Liquidity Pool
A liquidity pool is a collection of digital assets locked in a smart contract on a blockchain, which enables decentralized trading, lending, and other financial activities. In decentralized exchanges (DEXs), liquidity pools replace traditional order books by allowing users to trade directly against a pooled reserve of assets.
How It Works
Liquidity providers (LPs) deposit pairs of tokens, such as TON and USDT, into these pools. In return, they receive LP tokens representing their share of the pool. The pool uses algorithms (such as the constant product formula x×y=k) to automatically price assets based on the relative quantities in the pool. When traders swap tokens, the pool adjusts the token balances and prices accordingly.
Benefits
Liquidity pools provide essential benefits such as reducing slippage, enabling instant trades at fair prices, and offering LPs a share of trading fees as rewards. LP tokens can also be used in other DeFi protocols to earn additional yields.

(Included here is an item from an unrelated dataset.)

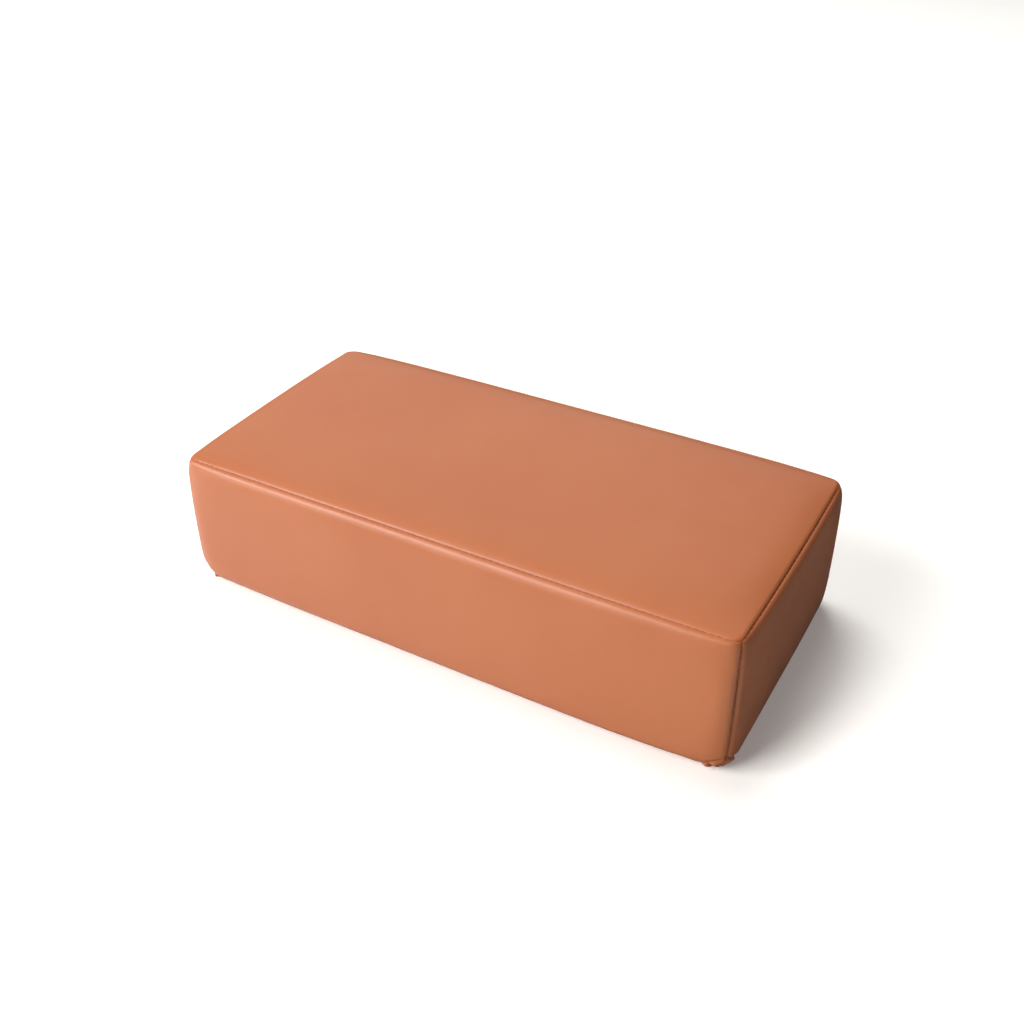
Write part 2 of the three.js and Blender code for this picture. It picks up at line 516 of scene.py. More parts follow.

By pooling liquidity, these smart contracts facilitate smooth and permissionless trading without intermediaries, making DeFi platforms more efficient and accessible.
Risks
However, liquidity providers should be aware of risks like impermanent loss, which arises from price fluctuations between pooled assets. Despite this, liquidity pools remain a fundamental building block of decentralized finance (DeFi) and a key innovation powering automated market makers (AMMs) across many blockchains.